Melody Maker was pleased to hear that the handclaps are those of real people.
"There's not too many synthetics on the album," said Danny. "We were trying to keep it raw. We didn't really have any plans of what to do, just play it by ear as we go along. We wanted to record the songs quite quickly down in a room, and then fiddle around with them for about a year! It's quite an honest album.
"The last one was pretty spontaneous. We only had half the songs written. This one we rehearsed quite a lot and got the songs so we could play them well before it started. It was a lot easier to do this album."
Of the B-sides, which were recorded in different locations over three days, Danny conceded: "They're quite a mad collection."
"You'll Never Walk Again" is a soft, sweet-sounding track with acoustic guitar and the band crooning three-part harmonies as they offer: Come and have a go if you think you're hard enough/Cos you're gonna get your f***in' heads kicked in/Come and have a go if you think you're hard enough/Cos you're going home in a foreign ambulance".
"That was just a demo we did on our eight-track," says Danny. "It's just the three of us around the mic. It's about the riots at France '98, the World Cup. It's just a really stupid song. It just happened. Probably either Gaz or Micky started singing it and we all joined in. Then we overdubbed some stupid cowbells on it."
"Sick" is a heavy-sounding Supergrass ode to, yes, being sick.
"I wrote the music on the piano," said Danny. "Then we all chipped in with the lyrics. It was just a funny kind of thing, with double meanings - 'I've been sick' either literally or sick in the head. It's just a dirty song. We did that at our manager's studio in Oxford. I had a really old drumkit, and it was just in a room playing everything loud. We overdubbed a couple of guitars on top."
"What A Shame" returns to upbeat, rocky mode with Danny contributing lead vocals.
"It's my Ringo Starr number," he quipped. "Gaz couldn't be arsed to sing it. It's pretty rock'n'roll. It's up there. We had a fair bit of time off after the last album and we were just up for doing some more mental songs, a bit more exciting. There's no theories behind it."
"Lucky (No Fear)" features Micky singing an ingeniously melodic tale about the things that can happen when you're pissed, like waking up after a party with the cat instead of the girl.
"The lyrics came from the back of Micky's head, the girls of his adolescence," said Danny. "That's what Supergrass' life was. We just made it up, sitting around with an acoustic guitar, pretty quickly before we recorded it."
Supergrass are still putting the final touches to the album, which will be released in September. Before that comes another single in the summer.

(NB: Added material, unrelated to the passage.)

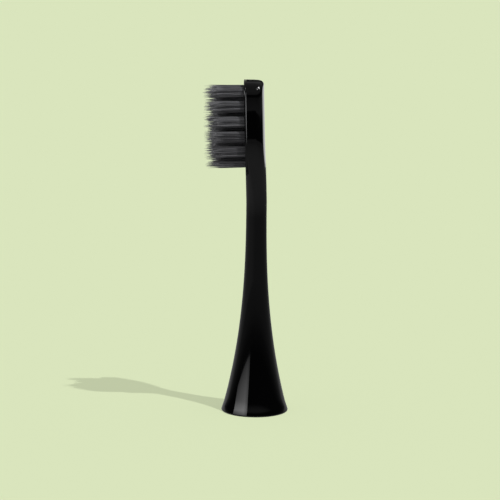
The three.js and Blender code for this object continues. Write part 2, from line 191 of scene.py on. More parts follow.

In the meantime, they're gearing up for some live shows. Next month they appear at Leeds Town & Country (May 11), Glasgow Barrowlands (12) and London Shepherd's Bush Empire (13, as part of the MTV concert series, Five Night Stand).
The band are also on this year's V99 bill at Chelmsford Hylands Park (August 21) and Stafforshire Weston Park (22).
Support at the rapidly selling-out gig at Shepherd's Bush is from Medal, and tickets for all the above dates are on sale from all the usual outlets and the Melody Maker ticketline.
The band are also tipped to play Glastonbury, and will play a full UK tour to coincide with the album release.